Wymienione zostały trzy takie możliwości: do pierwszej (lub drugiej) krwi, do niezdolności do dalszej walki oraz do śmierci. I niestety mija się to z prawdą. Takie zasady prowadziłyby do poważnych konsekwencji. Dużo więcej osób ginęłoby w pojedynkach.
Kodeksy zakazują stosowania zasady pojedynku do śmierci, bo to nie o zabicie przeciwnika chodzi w pojedynku, a wyłącznie udowodnienie własnego honoru, oczyszczenie własnego imienia.
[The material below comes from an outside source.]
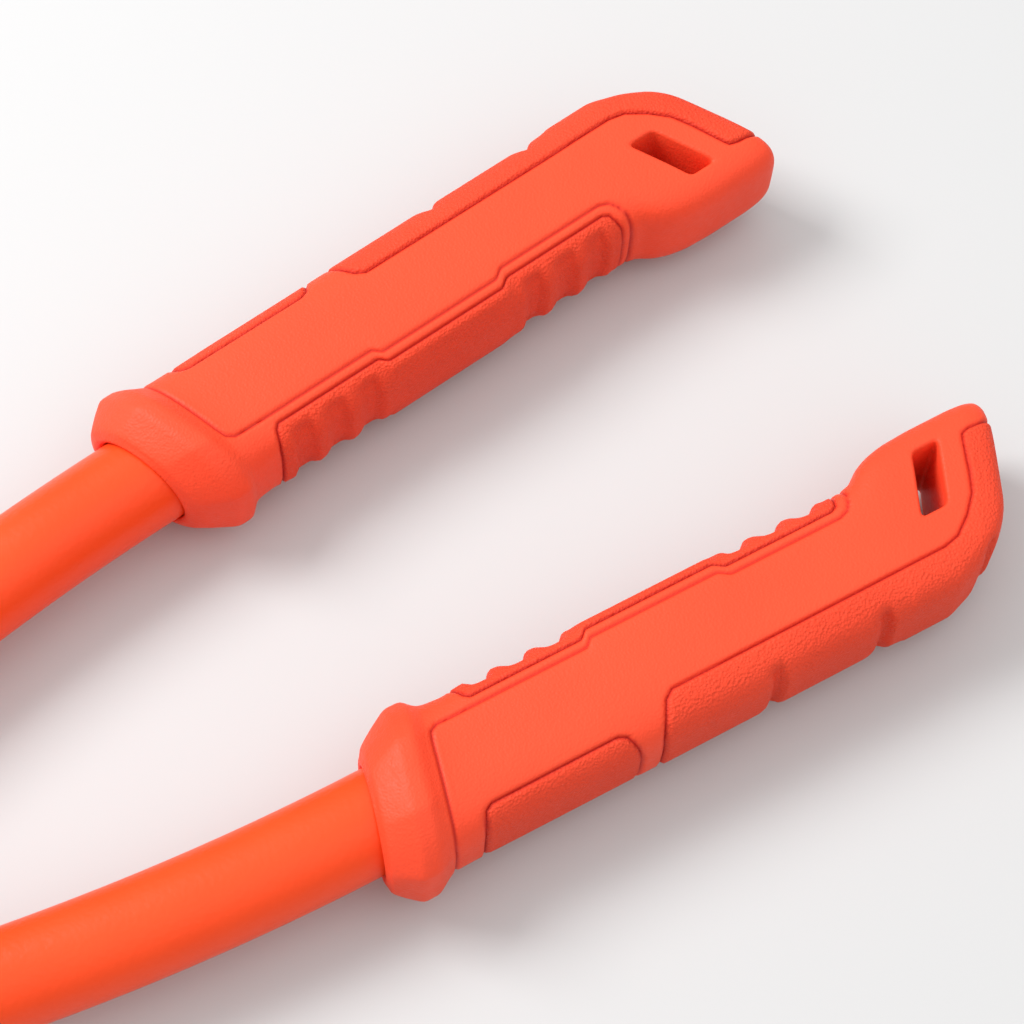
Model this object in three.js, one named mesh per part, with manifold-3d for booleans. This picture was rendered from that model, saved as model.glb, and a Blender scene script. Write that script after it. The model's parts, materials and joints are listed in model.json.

Stosowanie takiej zasady zrównywałoby udział w pojedynku z próbą zabójstwa – a tym nie było!
Krytykowano również zasadę „pierwszej krwi” bo ta prowadziła do „szczenięcych” potyczek i szybkiej ucieczki przy byle zadraśnięciu. Boziewicz uważał takie postępowanie za niehonorowe.
Choć krytykowane, powyższe zasady pojawiały się w ustaleniach sekundantów, jednak zazwyczaj były inne. Tylko przy poważnych zatargach walczono do niezdolności do dalszej walki, czyli groźniejszej rany. Ale aby pojedynki nie trwały w nieskończoność nawet przy broni białej ustalano pewien czas na walkę – parę kilkuminutowych rund, a w przypadku broni palnej jedną lub więcej wymian strzałów.
Po minięciu ustalonego czasu, nawet w wypadku gdyby obaj uczestnicy wyszli z walki bez szwanku, pojedynek się kończył, a oboje swoją odwagą udowadniali, że są ludźmi honorowymi i o to właśnie chodziło!
Wpis na Wikipedii już poprawiłem i czeka na zatwierdzenie redaktora. Może kiedyś pokuszę się o napisanie tam większej definicji.